STATED EXERCISE: Find each line with the string "type" and report it.

[Begin]

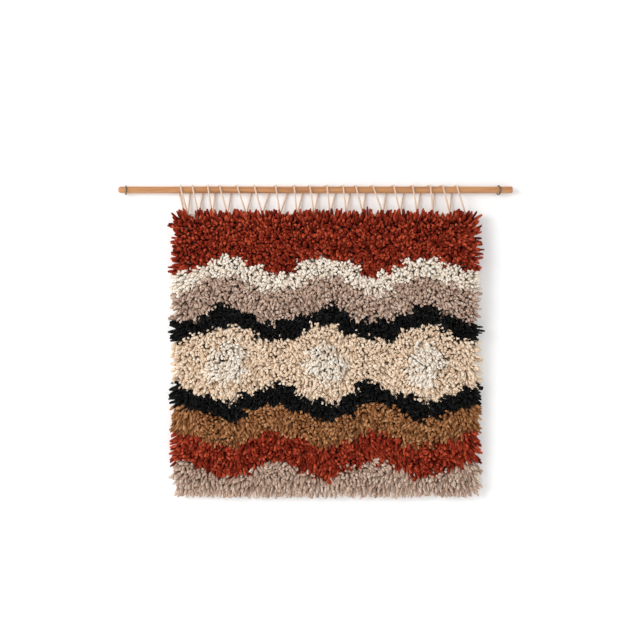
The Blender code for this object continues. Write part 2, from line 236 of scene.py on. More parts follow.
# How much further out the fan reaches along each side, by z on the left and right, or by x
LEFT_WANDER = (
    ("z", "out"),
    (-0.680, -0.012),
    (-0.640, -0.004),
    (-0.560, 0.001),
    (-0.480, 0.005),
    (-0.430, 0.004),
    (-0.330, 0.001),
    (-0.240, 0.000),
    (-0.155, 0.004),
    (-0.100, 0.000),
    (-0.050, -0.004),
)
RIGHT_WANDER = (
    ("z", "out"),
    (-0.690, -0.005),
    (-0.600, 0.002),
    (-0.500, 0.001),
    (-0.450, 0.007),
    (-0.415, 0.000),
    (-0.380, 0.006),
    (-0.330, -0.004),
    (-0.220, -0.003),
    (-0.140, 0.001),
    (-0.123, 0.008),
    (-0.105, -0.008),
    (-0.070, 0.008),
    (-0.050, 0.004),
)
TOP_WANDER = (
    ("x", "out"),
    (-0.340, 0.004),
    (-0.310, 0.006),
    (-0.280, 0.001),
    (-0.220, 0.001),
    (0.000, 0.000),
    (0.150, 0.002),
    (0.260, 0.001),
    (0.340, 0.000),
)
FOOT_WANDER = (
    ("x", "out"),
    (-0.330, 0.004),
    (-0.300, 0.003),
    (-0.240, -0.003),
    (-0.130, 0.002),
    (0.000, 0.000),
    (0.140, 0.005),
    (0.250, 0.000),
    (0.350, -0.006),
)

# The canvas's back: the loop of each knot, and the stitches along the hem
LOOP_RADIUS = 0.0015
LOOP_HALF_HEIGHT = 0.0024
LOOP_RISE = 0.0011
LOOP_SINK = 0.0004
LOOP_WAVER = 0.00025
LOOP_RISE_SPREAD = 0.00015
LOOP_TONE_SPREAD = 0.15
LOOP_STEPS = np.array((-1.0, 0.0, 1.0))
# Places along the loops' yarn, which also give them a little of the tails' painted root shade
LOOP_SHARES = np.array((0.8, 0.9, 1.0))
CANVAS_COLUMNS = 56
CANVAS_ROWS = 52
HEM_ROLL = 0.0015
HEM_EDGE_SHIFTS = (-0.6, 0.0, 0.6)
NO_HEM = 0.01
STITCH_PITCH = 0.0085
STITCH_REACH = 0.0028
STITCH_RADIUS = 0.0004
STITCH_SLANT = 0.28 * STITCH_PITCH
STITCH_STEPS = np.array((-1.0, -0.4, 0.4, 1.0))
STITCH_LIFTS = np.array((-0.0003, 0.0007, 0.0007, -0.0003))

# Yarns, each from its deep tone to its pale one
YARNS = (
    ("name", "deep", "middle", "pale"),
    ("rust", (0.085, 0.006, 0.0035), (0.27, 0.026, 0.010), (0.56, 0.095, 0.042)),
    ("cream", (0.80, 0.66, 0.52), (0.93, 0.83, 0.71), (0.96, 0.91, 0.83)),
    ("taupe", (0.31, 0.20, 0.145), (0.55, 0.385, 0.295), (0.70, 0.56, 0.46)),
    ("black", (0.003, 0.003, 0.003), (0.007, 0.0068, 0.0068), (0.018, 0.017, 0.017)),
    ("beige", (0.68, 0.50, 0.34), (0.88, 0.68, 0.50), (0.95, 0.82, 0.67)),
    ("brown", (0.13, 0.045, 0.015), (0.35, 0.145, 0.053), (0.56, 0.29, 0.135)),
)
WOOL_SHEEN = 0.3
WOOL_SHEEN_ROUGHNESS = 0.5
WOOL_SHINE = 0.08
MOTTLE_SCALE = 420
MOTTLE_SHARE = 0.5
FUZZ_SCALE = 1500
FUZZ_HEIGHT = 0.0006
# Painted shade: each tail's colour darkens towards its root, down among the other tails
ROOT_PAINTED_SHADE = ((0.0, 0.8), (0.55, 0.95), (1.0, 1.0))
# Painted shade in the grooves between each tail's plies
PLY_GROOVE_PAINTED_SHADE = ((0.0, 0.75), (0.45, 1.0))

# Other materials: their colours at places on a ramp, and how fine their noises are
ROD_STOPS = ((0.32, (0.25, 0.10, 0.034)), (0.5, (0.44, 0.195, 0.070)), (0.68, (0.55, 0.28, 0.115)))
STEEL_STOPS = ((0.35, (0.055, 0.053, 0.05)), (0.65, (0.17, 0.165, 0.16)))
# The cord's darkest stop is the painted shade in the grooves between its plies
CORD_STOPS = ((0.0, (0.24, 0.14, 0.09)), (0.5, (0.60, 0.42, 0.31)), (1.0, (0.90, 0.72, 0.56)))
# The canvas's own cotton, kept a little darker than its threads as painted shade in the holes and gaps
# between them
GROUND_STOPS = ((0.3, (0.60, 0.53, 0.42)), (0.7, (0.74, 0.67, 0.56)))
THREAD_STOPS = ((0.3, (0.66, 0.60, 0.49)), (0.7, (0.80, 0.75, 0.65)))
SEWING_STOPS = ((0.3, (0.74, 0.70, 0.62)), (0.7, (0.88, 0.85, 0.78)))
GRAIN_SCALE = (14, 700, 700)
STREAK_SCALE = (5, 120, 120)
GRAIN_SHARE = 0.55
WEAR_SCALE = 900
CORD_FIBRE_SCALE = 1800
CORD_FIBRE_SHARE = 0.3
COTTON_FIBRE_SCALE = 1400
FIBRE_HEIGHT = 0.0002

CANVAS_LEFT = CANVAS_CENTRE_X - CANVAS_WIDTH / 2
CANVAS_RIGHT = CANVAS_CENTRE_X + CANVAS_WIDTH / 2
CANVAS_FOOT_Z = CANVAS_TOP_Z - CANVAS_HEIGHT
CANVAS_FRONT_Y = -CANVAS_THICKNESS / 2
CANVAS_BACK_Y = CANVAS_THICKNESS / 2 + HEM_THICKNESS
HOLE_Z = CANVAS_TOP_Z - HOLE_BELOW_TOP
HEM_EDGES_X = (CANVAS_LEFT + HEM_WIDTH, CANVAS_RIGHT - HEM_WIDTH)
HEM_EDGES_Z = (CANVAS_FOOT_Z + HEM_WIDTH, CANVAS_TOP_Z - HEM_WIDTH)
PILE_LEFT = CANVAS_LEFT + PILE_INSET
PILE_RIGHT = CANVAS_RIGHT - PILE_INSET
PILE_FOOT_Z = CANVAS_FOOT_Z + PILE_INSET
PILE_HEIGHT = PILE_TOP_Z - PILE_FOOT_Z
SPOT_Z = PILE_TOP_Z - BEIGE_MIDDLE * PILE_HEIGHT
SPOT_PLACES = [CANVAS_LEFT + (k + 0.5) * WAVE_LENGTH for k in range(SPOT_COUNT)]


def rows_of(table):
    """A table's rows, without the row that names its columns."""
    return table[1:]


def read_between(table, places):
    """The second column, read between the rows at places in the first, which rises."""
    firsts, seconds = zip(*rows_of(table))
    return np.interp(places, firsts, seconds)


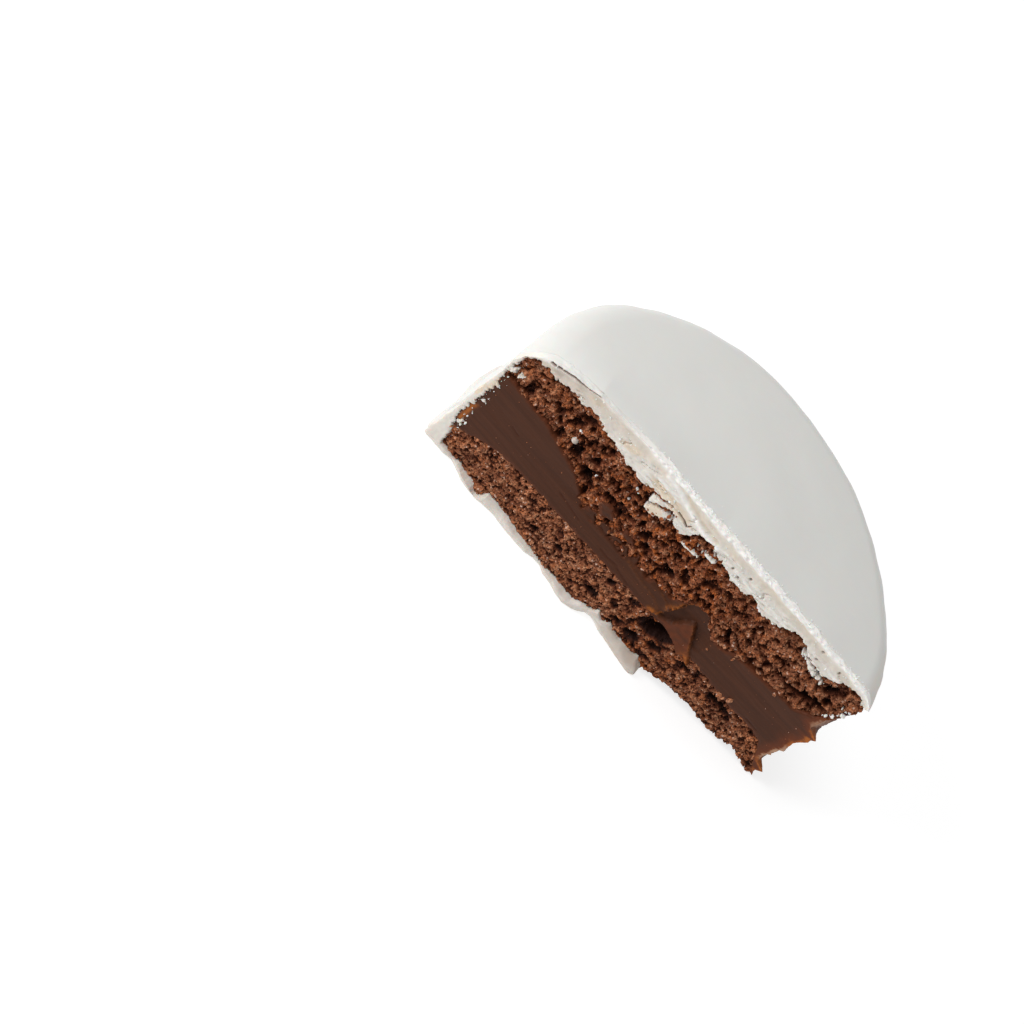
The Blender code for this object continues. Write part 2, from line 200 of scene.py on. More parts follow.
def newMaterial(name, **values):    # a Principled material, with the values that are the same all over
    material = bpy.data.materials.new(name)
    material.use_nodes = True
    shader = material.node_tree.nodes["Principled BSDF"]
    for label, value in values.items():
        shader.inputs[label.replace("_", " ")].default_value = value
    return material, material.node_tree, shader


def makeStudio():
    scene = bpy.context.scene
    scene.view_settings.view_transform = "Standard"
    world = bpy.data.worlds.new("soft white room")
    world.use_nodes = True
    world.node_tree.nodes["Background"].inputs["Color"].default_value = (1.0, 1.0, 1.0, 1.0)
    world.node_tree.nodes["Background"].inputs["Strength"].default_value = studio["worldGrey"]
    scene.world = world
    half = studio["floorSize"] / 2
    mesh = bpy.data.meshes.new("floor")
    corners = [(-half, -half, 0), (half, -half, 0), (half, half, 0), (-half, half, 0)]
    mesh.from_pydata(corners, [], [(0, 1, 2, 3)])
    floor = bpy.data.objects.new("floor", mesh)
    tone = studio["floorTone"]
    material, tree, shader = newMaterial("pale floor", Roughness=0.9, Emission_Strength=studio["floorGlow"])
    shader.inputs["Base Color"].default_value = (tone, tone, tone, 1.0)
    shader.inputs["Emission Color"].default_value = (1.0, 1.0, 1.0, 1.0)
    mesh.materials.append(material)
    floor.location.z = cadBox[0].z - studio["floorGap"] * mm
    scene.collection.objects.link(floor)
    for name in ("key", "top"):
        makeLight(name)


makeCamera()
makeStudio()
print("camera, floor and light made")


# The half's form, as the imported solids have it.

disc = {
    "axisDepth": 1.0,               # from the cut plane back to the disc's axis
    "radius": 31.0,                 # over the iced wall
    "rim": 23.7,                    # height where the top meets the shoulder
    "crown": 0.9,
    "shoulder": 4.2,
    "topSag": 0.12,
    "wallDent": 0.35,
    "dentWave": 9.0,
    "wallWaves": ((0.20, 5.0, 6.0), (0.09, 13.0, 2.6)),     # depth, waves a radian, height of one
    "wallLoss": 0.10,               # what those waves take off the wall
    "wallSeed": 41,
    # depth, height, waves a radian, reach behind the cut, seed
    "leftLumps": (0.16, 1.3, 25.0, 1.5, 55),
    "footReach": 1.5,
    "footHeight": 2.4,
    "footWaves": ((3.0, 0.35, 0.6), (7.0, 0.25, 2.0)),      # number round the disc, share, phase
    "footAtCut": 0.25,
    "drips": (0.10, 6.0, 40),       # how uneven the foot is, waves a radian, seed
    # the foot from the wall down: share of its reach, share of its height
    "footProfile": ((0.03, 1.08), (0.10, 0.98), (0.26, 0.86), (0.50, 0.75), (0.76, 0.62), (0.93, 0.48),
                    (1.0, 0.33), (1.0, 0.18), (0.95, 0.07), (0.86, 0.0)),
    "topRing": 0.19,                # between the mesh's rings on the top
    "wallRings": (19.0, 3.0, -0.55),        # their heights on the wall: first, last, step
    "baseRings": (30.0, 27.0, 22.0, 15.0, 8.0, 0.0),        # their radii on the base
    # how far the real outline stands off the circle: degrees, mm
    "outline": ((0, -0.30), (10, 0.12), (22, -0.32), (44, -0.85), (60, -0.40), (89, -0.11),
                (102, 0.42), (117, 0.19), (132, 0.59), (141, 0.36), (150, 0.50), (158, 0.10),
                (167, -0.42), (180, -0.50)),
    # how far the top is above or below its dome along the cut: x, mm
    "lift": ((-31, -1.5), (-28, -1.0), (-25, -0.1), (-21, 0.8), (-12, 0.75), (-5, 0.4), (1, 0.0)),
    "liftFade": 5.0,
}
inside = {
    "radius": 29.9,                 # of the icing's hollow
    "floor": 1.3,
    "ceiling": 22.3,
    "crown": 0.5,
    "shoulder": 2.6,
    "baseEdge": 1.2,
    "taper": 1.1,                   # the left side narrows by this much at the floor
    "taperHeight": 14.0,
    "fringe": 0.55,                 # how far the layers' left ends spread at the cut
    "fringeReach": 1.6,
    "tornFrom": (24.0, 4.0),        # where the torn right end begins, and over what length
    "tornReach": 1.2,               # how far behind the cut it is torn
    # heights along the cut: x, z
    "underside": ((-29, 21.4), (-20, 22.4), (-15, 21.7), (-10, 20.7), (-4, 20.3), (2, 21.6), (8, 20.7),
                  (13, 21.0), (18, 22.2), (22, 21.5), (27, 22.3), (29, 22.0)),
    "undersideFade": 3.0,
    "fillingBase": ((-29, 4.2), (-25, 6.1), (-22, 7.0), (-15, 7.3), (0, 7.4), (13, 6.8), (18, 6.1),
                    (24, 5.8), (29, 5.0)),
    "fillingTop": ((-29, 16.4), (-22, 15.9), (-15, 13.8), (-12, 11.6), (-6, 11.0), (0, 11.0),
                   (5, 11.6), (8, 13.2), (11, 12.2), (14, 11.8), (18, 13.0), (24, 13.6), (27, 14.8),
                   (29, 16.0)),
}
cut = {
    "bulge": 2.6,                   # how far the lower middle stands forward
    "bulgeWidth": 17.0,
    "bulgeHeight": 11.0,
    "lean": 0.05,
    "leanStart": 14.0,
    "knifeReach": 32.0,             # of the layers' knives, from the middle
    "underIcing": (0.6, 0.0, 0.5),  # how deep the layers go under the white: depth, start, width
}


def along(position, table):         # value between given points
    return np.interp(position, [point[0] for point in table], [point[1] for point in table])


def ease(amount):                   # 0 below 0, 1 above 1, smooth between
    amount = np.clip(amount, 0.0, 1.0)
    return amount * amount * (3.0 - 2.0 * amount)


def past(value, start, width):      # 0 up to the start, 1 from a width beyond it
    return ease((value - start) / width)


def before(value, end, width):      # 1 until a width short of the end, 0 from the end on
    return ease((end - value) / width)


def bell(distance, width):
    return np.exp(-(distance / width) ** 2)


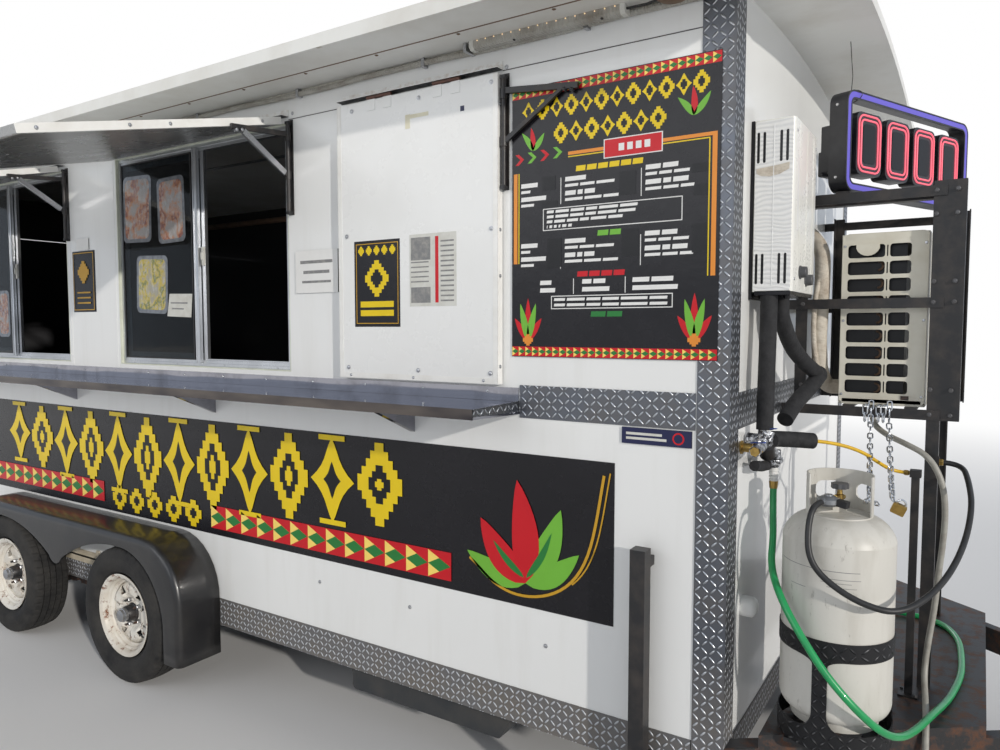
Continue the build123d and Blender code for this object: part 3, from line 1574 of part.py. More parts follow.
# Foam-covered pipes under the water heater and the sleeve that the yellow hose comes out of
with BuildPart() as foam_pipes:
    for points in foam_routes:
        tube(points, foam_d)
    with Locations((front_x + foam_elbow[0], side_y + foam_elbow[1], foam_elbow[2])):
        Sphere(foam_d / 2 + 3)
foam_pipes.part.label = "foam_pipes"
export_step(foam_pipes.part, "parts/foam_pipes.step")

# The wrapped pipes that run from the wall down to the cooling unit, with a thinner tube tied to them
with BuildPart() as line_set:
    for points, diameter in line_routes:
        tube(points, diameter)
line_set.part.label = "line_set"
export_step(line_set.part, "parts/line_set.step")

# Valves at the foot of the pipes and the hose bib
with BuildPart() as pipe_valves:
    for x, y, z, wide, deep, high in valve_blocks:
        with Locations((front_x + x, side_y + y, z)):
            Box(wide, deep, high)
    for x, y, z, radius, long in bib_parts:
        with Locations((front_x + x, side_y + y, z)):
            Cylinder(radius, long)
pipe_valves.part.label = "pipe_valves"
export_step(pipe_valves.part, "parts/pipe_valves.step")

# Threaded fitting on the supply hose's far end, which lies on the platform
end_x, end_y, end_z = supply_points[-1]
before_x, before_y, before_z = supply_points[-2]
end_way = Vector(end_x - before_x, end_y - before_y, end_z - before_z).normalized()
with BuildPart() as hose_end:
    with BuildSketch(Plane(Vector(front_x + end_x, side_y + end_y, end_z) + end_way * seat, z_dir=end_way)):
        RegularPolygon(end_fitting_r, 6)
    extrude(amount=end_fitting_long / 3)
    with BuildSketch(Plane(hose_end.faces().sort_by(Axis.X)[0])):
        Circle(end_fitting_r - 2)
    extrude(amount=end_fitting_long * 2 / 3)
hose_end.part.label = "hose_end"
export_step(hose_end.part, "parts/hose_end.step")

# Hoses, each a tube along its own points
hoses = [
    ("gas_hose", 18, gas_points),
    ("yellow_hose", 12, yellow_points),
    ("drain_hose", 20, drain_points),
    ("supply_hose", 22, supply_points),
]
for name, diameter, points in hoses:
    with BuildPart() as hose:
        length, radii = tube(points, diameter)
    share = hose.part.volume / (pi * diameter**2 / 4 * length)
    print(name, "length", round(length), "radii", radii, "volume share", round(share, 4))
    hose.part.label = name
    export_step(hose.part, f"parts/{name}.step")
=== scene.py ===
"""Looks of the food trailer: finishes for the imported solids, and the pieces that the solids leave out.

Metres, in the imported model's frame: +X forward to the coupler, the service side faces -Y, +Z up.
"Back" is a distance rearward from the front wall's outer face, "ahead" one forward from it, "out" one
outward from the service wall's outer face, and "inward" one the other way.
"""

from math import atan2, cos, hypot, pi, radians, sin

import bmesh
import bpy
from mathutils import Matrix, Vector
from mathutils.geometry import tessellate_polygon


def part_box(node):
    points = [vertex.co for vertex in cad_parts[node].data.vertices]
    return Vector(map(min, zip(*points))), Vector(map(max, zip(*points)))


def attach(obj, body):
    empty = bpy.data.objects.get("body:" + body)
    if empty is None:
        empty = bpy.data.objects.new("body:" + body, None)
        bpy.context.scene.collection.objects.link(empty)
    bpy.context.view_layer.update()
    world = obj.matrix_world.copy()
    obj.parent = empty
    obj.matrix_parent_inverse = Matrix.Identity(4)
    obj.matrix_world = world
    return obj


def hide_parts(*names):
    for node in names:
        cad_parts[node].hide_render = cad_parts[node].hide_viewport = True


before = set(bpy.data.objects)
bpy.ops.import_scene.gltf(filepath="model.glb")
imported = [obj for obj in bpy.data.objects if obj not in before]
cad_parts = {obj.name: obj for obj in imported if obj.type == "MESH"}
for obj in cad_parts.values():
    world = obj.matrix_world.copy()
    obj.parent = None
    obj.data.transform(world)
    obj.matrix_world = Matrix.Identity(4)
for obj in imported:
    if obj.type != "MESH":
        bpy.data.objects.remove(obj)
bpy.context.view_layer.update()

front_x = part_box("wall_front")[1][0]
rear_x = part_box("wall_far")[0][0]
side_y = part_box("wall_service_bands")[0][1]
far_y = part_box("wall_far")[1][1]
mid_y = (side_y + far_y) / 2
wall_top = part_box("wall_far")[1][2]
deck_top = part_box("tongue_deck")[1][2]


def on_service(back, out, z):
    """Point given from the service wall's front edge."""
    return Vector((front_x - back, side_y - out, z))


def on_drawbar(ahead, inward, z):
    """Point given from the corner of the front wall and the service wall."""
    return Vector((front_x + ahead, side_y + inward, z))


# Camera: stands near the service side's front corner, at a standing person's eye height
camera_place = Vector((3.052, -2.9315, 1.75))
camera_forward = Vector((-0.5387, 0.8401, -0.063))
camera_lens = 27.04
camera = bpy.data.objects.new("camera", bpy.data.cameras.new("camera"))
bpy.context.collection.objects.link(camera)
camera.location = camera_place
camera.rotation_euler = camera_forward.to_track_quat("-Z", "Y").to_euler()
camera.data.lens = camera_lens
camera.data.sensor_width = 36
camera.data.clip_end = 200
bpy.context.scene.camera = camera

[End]

SOLVED EXERCISE:
cad_parts = {obj.name: obj for obj in imported if obj.type == "MESH"}
    if obj.type != "MESH":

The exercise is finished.